Setelah Qabil membunuh Habil, ia kebingungan mau dibawa ke mana dan mau diapakan mayat saudaranya tersebut. Sebagian ulama tafsir menyebutkan bahwa Qabil membawa mayat Habil di pundaknya selama berbulan-bulan bahkan bertahun-tahun. Al-Suddy mengatakan bahwa Qabil selalu membawa mayat Habil kemanapun ia pergi, hingga Allah mengirim dua ekor gagak yang mencontohkan cara mengubur mayat. Firman Allah Swt:

“Kemudian Allah mengutus seekor burung gagak menggali tanah untuk diperlihatkan kepadanya (Qabil). Bagaimana dia seharusnya menguburkan mayat saudaranya. Qabil berkata, “Oh, celaka aku!
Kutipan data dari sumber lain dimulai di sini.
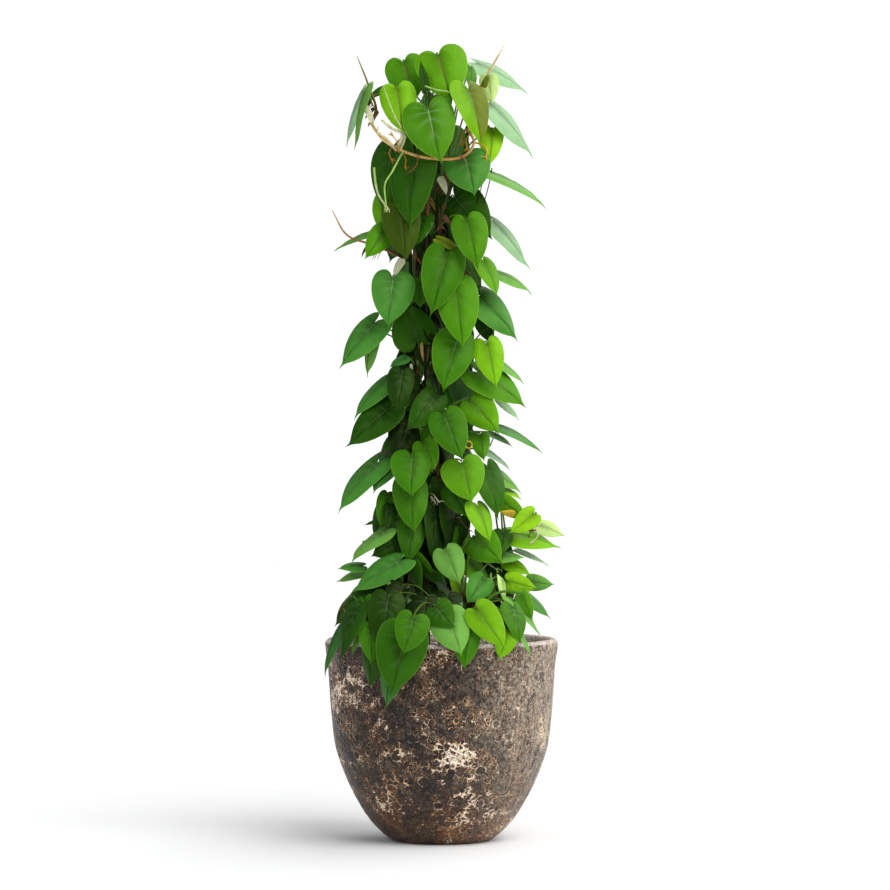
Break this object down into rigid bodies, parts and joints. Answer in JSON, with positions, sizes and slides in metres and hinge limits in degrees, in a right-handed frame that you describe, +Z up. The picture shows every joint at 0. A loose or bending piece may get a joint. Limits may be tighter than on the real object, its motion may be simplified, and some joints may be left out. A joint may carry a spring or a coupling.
{
  "type": "potted heartleaf philodendron",
  "caption": "Tall column of climbing vines with hanging heart-shaped leaves on a slim stake, growing from a glazed egg-shaped stoneware planter.",
  "frame": {"origin": "middle of the pot's flat underside, on the floor", "axes": "+Z up along the pot's axis, +X to the viewer's right, +Y away from the viewer"},
  "size_m": [0.4114, 0.4547, 1.3622],
  "materials": {
    "pot_glaze": "cratered lava glaze, brown over cream",
    "soil": "loose potting mix with bark and perlite",
    "stake": "dark weathered cane",
    "foliage": "waxy green leaf with paler veins"
  },
  "bodies": {
    "root": {"pot": "pot_glaze", "soil": "soil", "stake": "stake", "vine_front": "foliage", "vine_front_left": "foliage", "vine_left": "foliage", "vine_back_left": "foliage", "vine_back": "foliage", "vine_back_right": "foliage", "vine_right": "foliage", "vine_front_right": "foliage"}
  },
  "joints": []
}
Mengapa aku tidak mampu berbuat seperti burung gagak ini, sehingga aku dapat menguburkan mayat saudaraku ini?” Maka jadilah dia termasuk orang yang menyesal.” (QS. Al-Maidah [5]: 31)

Akibat dari tindakan pembunuhan tersebut, Qabil diberikan balasan setimpal, yakni menanggung dosa yang amat besar. Firman Allah Swt, “Sesungguhnya aku ingin agar engkau kembali dengan (membawa) dosa (membunuh)ku dan dosamu sendiri, maka engkau akan menjadi penghuni neraka; dan itulah balasan bagi orang yang zalim.” (QS. Al-Maidah [5]: 29)

Ahli sejarah mengatakan bahwa nabi Adam sangat sedih ketika mengetahui kematian Habil. Ibnu Abbas juga mengatakan hal senada: “Setelah Adam as merasa yakin anaknya terbunuh, ia menangis beserta istrinya Hawa. Tahun itu menjadi tahun musibah bagi anak-anak mereka.” Dikisahkan, nabi Adam bahkan melantunkan syair kesedihan (syair Arab), namun pendapat ini lemah karena Adam termasuk orang yang berbahasa Suryani. Wallahu a’lam.